Life’s all about variables. And so it is with life, so it is with pubs. At the weekend, when the place is buzzing and the ale is flowing, the Blue Parrot may seem the greatest thing since squeezy ketchup bottles. However, visit it later in the week and the choice and quality may not be as good. It’s what we here in these parts call the Tuesday night test. So called because there’s a tradition of visiting hostels on, yes, a Tuesday night. And yes, there are hostels being visited as I scribble this.
However, last week saw something a little different: a rare foray into the twilight zone of daytime drinking by Eddie, the eager, legal beagle. He thought it would stand him in good stead for later in life. After all, a retired solicitor can’t spend all his time on the golf course, can he? But first there was the small matter of wangling some time off. As a valued associate at Sue, Grabbit and Runne, any absence would surely be noted. The solution: grab a lady’s mannequin, put tweed slacks on her, a little costume jewellery and a deerstalker, and no one will be the wiser.
Our journey began at Cask on Liverpool Road. We called in here specifically to try the new Pictish seasonal: Amphora. Richard Sutton at Pictish has been quietly producing some of the best beer around for some 13 years now and is one of the unsung pioneers of single hop beers. This one, probably due to the inclusion of Saaz, is a mellow affair, but like all Pictish beers, very quaffable.
Our next stop-Knott-can usually be relied upon for some tasty treats and it didn’t let us down on this occasion. There was the refreshing Adnams Kristal White Ale and the even more refreshing Castle Rock Pale; which was in the best condition I’ve ever had it. But the pick of the bunch was undoubtedly Twin Peaks: the 5% collaboration between Thornbridge and Sierra Nevada. At £5 a pint, it had to deliver. And it did. Crisp citrus flavours, lemon and grass and the pine kick that you want from an American Pale Ale. A class act.
Sadly, the same couldn’t be said for Partners Pure Gold in the Britons Protection. Now there are a lot of “Gold” or “Golden” beers around and the first thing you notice is that they aren’t golden at all. So it was with this. Hmmm. And, although they are obviously trying to imply certain characteristics, these so-called “golden” beers are often found lacking. So it was with this. Not surprising, perhaps, at only 3.5%, but a weak body was overwhelmed by the use of four different malts. Quite unpleasant, really.
No such problems at the Font on New Wakefield St. This has really built itself up over the years and is now one of the top beer destinations in the city centre. With the 25% off for CAMRA members, we were laughing into our wallets with some delicious Thornbridge Kipling. But man does not live by cask alone. Spying some lesser-spotted Arbor beers in the fridge, we had no option but to try them. At £5.50 a pop for 3.8% and 4.4% respectively, it may have been sensible to share a bottle each. However, we’re nothing if not sensible, and so we were soon each tucking into bottles of Hoptical Delusion and Man v Beer. Both beautiful, unfiltered, hop heaven.

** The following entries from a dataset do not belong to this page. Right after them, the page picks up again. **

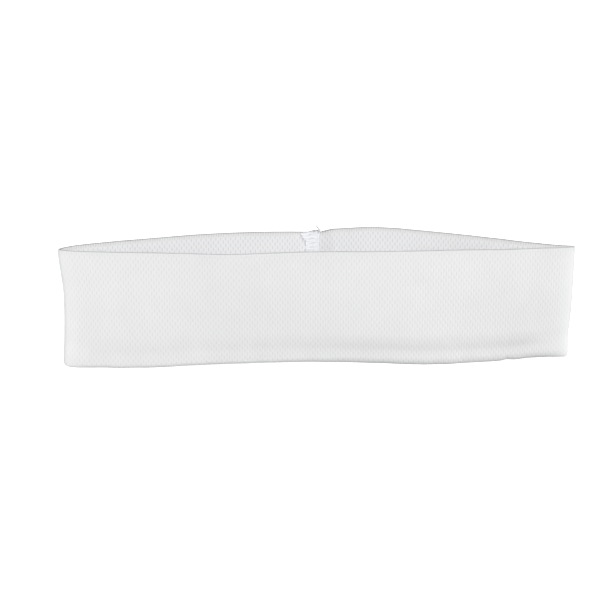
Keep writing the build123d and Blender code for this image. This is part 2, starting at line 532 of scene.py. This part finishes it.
def new_material(name, roughness, sheen):
    """A dull material that may have a soft sheen, with its node tree and its shader."""
    material = bpy.data.materials.new(name)
    material.use_nodes = True
    tree = material.node_tree
    shader = tree.nodes["Principled BSDF"]
    shader.inputs["Roughness"].default_value = roughness
    shader.inputs["Sheen Weight"].default_value = sheen
    shader.inputs["Sheen Roughness"].default_value = 0.5
    shader.inputs["Specular IOR Level"].default_value = 0.25
    return material, tree, shader


def hole_mask(tree, u, v):
    """1 in the middle of a mesh hole and 0 outside it, from lengths u and v in metres."""
    found = None
    for shift in (0.0, 0.5):
        places = []
        for length, pitch, half in zip((u, v), (HOLE_ACROSS, HOLE_DOWN), SHADE_HALF):
            turns = sums(tree, "MULTIPLY_ADD", length, 1 / (pitch * MM), shift + 0.5)
            centred = sums(tree, "SUBTRACT", sums(tree, "FRACT", turns), 0.5)
            places.append(sums(tree, "MULTIPLY", centred, pitch / half))
        far = sums(tree, "ADD", *(sums(tree, "MULTIPLY", place, place) for place in places))
        share = ramp(tree, far, 1.35, 0.15, kind="SMOOTHSTEP")
        found = share if found is None else sums(tree, "MAXIMUM", found, share)
    return found


def past_crease(tree, u):
    """Length along the strip from the nearer end crease: below 0 on the front, above it on the back."""
    right = LOOP["u"][np.argmax(LOOP["x"])]
    left = LOOP["u"][np.argmin(LOOP["x"])]
    from_middle = sums(tree, "ABSOLUTE", sums(tree, "SUBTRACT", u, (left + right) / 2 * MM))
    return sums(tree, "SUBTRACT", from_middle, (left - right) / 2 * MM)


def painted_shade_at_fold(tree, u, from_crease, from_fold, front, back, reach):
    """Painted shade towards the strip's fold, where its crest turns away from the light, with a beat of
    the holes that the fold runs through.
    """
    beat_strength = 0.45
    depth = ramp(tree, from_crease, -4 * MM, 4 * MM, front, back)
    near = ramp(tree, from_fold, 0.0, reach * MM, 1.0, 0.0)
    beat = sums(tree, "SINE", sums(tree, "MULTIPLY", u, 4 * math.pi / (HOLE_ACROSS * MM)))
    beat = sums(tree, "MULTIPLY_ADD", beat, beat_strength, 1.0)
    return sums(tree, "MULTIPLY", sums(tree, "MULTIPLY", depth, beat), sums(tree, "MULTIPLY", near, near))


def knit_loops(tree, u, v):
    """The fine ribs of the knit times its rows of loops."""
    wales = sums(tree, "SINE", sums(tree, "MULTIPLY", u, 2 * math.pi / (WALE * MM)))
    courses = sums(tree, "SINE", sums(tree, "MULTIPLY", v, 2 * math.pi / (COURSE * MM)))
    return sums(tree, "MULTIPLY", wales, courses)


def mesh_fabric(name, white, slots, front_painted_shade_at_fold, back_painted_shade_at_fold, painted_shade_reach):
    """White warp knit: closed slots in a staggered lattice, fine wales and courses, soft sheen.

    slots is how much painted shade darkens the holes, and the next two how much painted shade
    darkens the strip's fold on the front and on the back, fading over the last.
    """
    loop_shade, fuzz_shade, mottle_shade = 0.012, 0.05, 0.05
    material, tree, shader = new_material(name, roughness=0.85, sheen=0.03)
    uv = node(tree, "ShaderNodeUVMap", uv_map="cloth").outputs[0]
    parts = node(tree, "ShaderNodeSeparateXYZ", [(0, uv)])
    u, v = parts.outputs[0], parts.outputs[1]
    from_fold = sums(tree, "ABSOLUTE", sums(tree, "SUBTRACT", v, FOLD * MM))
    from_crease = past_crease(tree, u)
    # Painted shade along the strip's fold, where its crest turns away from the light.
    fold = painted_shade_at_fold(tree, u, from_crease, from_fold, front_painted_shade_at_fold, back_painted_shade_at_fold, painted_shade_reach)
    # The holes' colour gets painted shade, weaker near the end creases and the fold; the same mask also
    # sets the bump.
    past_creases = ramp(tree, sums(tree, "ABSOLUTE", from_crease), 2 * MM, 8 * MM, at_low=0.35)
    past_fold = ramp(tree, from_fold, 0.8 * MM, 2.5 * MM)
    holes = sums(tree, "MULTIPLY", hole_mask(tree, u, v), sums(tree, "MULTIPLY", past_fold, past_creases))
    loops = knit_loops(tree, u, v)
    fuzz = noise(tree, uv, scale=2600.0, detail=3.0)
    mottle = noise(tree, uv, scale=90.0, detail=2.0)
    shade = sums(tree, "MULTIPLY_ADD", holes, -slots, 1.0)
    shade = sums(tree, "MULTIPLY_ADD", loops, loop_shade, shade)
    shade = sums(tree, "MULTIPLY_ADD", fuzz, fuzz_shade, shade)
    shade = sums(tree, "MULTIPLY_ADD", mottle, mottle_shade, shade)
    shade = sums(tree, "SUBTRACT", sums(tree, "SUBTRACT", shade, fold), (fuzz_shade + mottle_shade) / 2)
    tint(tree, shader, white, shade)
    height = sums(tree, "MULTIPLY_ADD", holes, -1.0, sums(tree, "MULTIPLY", loops, 0.25))
    height = sums(tree, "MULTIPLY_ADD", fuzz, 0.5, height)
    relief(tree, shader, height, strength=0.5, depth=0.12)
    return material


def thread_yarn(name, white):
    """White textured polyester thread with a fine twist."""
    material, tree, shader = new_material(name, roughness=0.6, sheen=0.3)
    place = node(tree, "ShaderNodeTexCoord").outputs["Object"]
    twist = noise(tree, place, scale=4000.0, detail=2.0)
    tint(tree, shader, white, ramp(tree, twist, 0.0, 1.0, 0.93, 1.03))
    relief(tree, shader, twist, strength=0.4, depth=0.05)
    return material


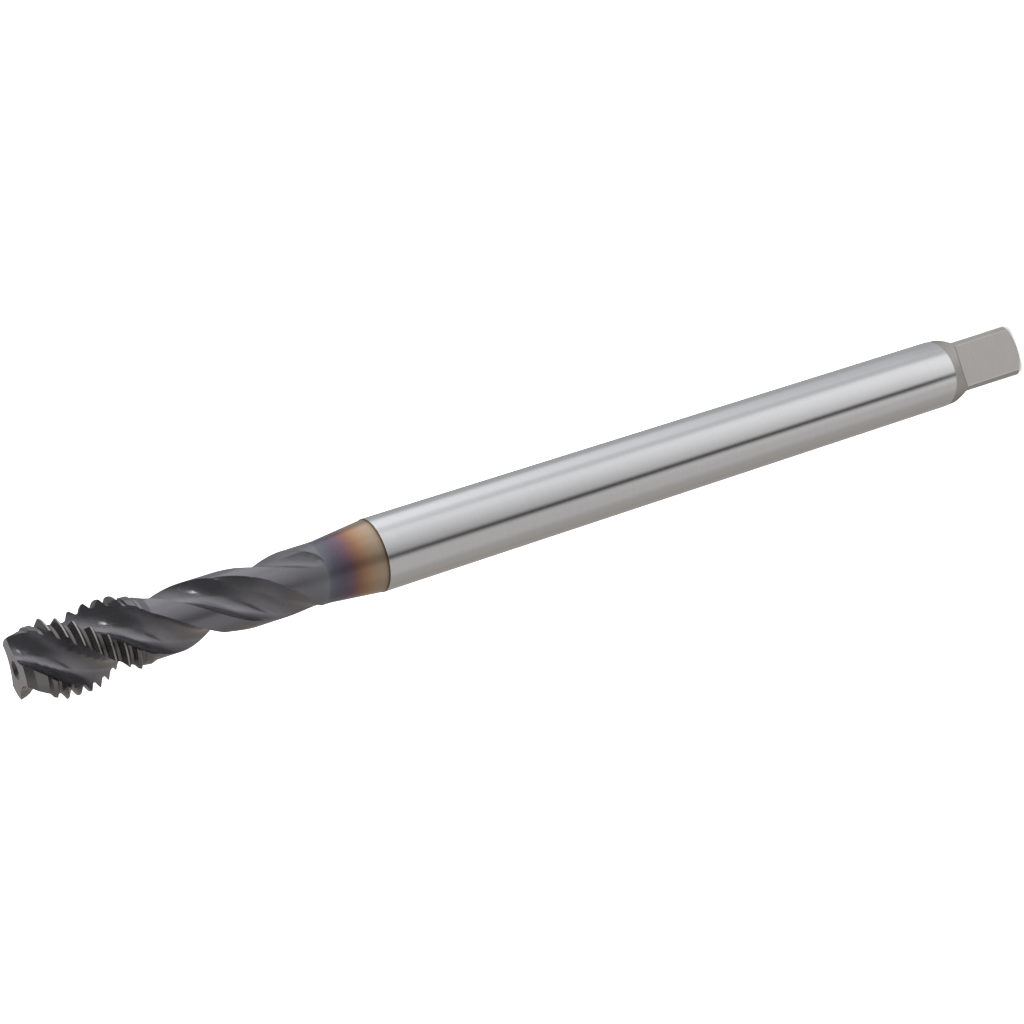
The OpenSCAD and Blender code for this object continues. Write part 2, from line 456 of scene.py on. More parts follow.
def add_node(tree, kind, **settings):
    """A new node with its settings."""
    node = tree.nodes.new(kind)
    for name, value in settings.items():
        setattr(node, name, value)
    return node


def on_faces(field):
    """The value of a field on whole faces."""
    node = add_node(field.tree, "GeometryNodeFieldOnDomain", domain="FACE", data_type="FLOAT")
    link(field.tree, field.socket, node.inputs["Value"])
    return Field(field.tree, node.outputs["Value"])


def side_radius(size, step, edge, floor_r):
    """Radius of one of a side's steps from the floor of the flute, 0, to its edge."""
    plain_steps = SIDE_COLUMNS - TOOTH_COLUMNS
    inner = low(edge, size.root_radius)
    rise = step / plain_steps
    below = floor_r + (inner - floor_r) * rise * rise
    above = inner + (edge - inner) * (step - plain_steps) / TOOTH_COLUMNS
    return pick(less(step, plain_steps + 0.5), below, above)


def nominal_angle(size, column):
    """Angle of a column from the cutting edge of its flute, the same all along it."""
    plain_steps = SIDE_COLUMNS - TOOTH_COLUMNS
    on_face = size.face_angle * low(1, high(0, (column - TOOTH_COLUMNS) / plain_steps))
    on_back = size.back_angle * low(1, high(0, (column - SIDE_COLUMNS) / plain_steps))
    on_land = size.land_angle * high(0, (column - 2 * SIDE_COLUMNS) / LAND_COLUMNS)
    return on_face + on_back + on_land


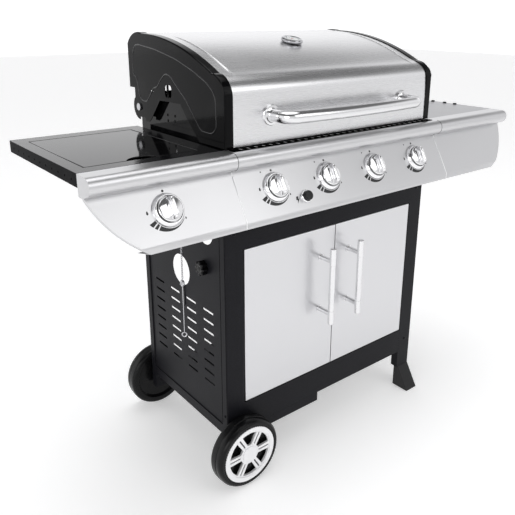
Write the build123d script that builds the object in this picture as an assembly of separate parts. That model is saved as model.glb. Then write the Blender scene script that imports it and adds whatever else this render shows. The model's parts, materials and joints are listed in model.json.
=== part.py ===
"""Gas barbecue grill on a two-wheeled cart: four main burners, a side burner, a hinged lid and two doors.

Cart frame used by every function, in millimetres: X to the right from the cart's middle, Y to the back
from the cart's front face, Z up from the ground. save() moves each piece to the stored frame, whose
origin is the middle of the whole grill's footprint.
"""
from build123d import *
import os
from math import cos, hypot, radians, sin

os.makedirs("parts", exist_ok=True)

# ---- driving dimensions ------------------------------------------------------------------------
CART_HALF = 300.0            # half the cart's width
CART_DEPTH = 335.0
POST_W = 45.0                # seen from the front
POST_D = 20.0
SHEET = 1.2
BASE_BOTTOM = 102.0
BASE_TOP = 125.0
SHELF_TOP = 118.0
PANEL_TOP = 703.0
POST_SHOULDER = 600.0        # the posts narrow above this, beside the firebox
POST_NARROW = 13.0
LEFT_LEG_BOTTOM = 62.0
FOOT_TOP = 60.0

RAIL_D = 18.0
TOP_RAIL = (525.0, 596.0)
LOW_RAIL = (106.0, 172.0)
DOOR_Z = (174.0, 523.0)
DOOR_GAP = 2.0
DOOR_PIVOT_X = 230.0
DOOR_PIVOT_Y = 9.0
PIN_R = 3.0
FIT = 0.05                   # radial running clearance of every pin
GAP = 0.1                    # between fixed pieces that are bolted side by side

WHEEL_R = 78.0
WHEEL_X = -276.0
WHEEL_W = 39.0
CAP_R = 63.5
AXLE_R = 5.0
FRONT_WHEEL_Y = -8.0         # inner faces of the two wheels
REAR_WHEEL_Y = 336.0

TABLE_TOP = 729.0
TABLE_BOTTOM = 705.6
TABLE_T = 1.5
TABLE_OUT = 577.0
TABLE_IN = 300.0
TABLE_Y = (1.6, 335.0)
BURNER_LID_X = (-551.0, -336.0)
BURNER_LID_Y = (34.0, 296.0)
BURNER_LID_GAP = 1.5
BURNER_PIVOT = (292.0, 725.0)

FASCIA_T = 1.5
ROLL_R = 16.0
FOLD_TOP = (-21.0, 693.0)    # the control panel's upper and lower folds
FOLD_LOW = (-68.5, 609.0)
FASCIA_BOTTOM = 594.0
FASCIA_SEAM = 297.0
FASCIA_CUT_R = 200.0

KNOB_X = (-443.0, -209.0, -70.5, 68.0, 208.0)
KNOB_V = 52.0                # height of the knobs above the lower fold, along the panel
KNOB_R = 22.5
BEZEL_R = 30.0
STEM_R = 4.0
STEM_TRAVEL = 4.0
PIPE = (-12.0, 631.0, 8.0)   # the gas pipe's (y, z) and radius
IGNITER_X = -145.0
IGNITER_V = 21.0
IGNITER_R = 10.0

LID_HALF = 297.0
LID_T = 1.5
LID_RIM = 18.0
LID_FRONT = -4.0
LID_BACK = 368.0
LID_HINGE = (324.0, 772.0)
LID_PIN_R = 4.0
HANDLE_X = 191.0
HANDLE_Z = 785.0
HANDLE_R = 12.0

BOX_HALF = 284.0             # firebox
BOX_Y = (5.0, 342.0)
BOX_T = 1.5
BOX_SIDE_TOP = 800.0
BOX_FRONT_TOP = 765.0
BOX_LOW = 640.0
FUNNEL_BOTTOM = 585.0
FUNNEL_HALF = 150.0
FUNNEL_Y = (80.0, 260.0)
BURNER_Z = 675.0
BURNER_R = 12.5
GRATE_Z = 742.0

ORIGIN_Y = 149.01            # from the cart's front face back to the middle of the footprint

# the control panel's own axes: up along it, and straight out of it
PANEL_LEN = hypot(FOLD_TOP[0] - FOLD_LOW[0], FOLD_TOP[1] - FOLD_LOW[1])
UP = ((FOLD_TOP[0] - FOLD_LOW[0]) / PANEL_LEN, (FOLD_TOP[1] - FOLD_LOW[1]) / PANEL_LEN)
OUT = (-UP[1], UP[0])


# ---- helpers -----------------------------------------------------------------------------------
def save(name, shape):
    """Write one piece in the stored frame."""
    placed = [Pos(0, -ORIGIN_Y, 0) * solid for solid in shape.solids()]
    export_step(placed[0] if len(placed) == 1 else Compound(placed), f"parts/{name}.step")


def block(x, y, z):
    """A box given by its (low, high) limits on each axis."""
    centre = ((x[0] + x[1]) / 2, (y[0] + y[1]) / 2, (z[0] + z[1]) / 2)
    return Pos(*centre) * Box(x[1] - x[0], y[1] - y[0], z[1] - z[0])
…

Somewhat giddy with hop fever, we made our way to the Salutation. This gem really is tucked away but has been catering to the student population since Moses was a boy. It’s had a few changes over the years since I used to prop up the bar, but its latest is the best yet. It seems to be modelled on an Islington pub and is now a comfortable, smart pub with a good range of craft beers. Recommended.
With most students in hibernation, it’s perhaps not surprising that the last two were disappointing. The Sandbar was quiet and the beer under par, whilst the Joshua Brooks fell at the first hurdle: beer choice. Day had turned into late evening by now, but we still managed some whisky on home turf in the Art Picture House before settling down for an excellent Asha curry.
As for Eddie: his bosses commended him the next day for his most productive Tuesday ever.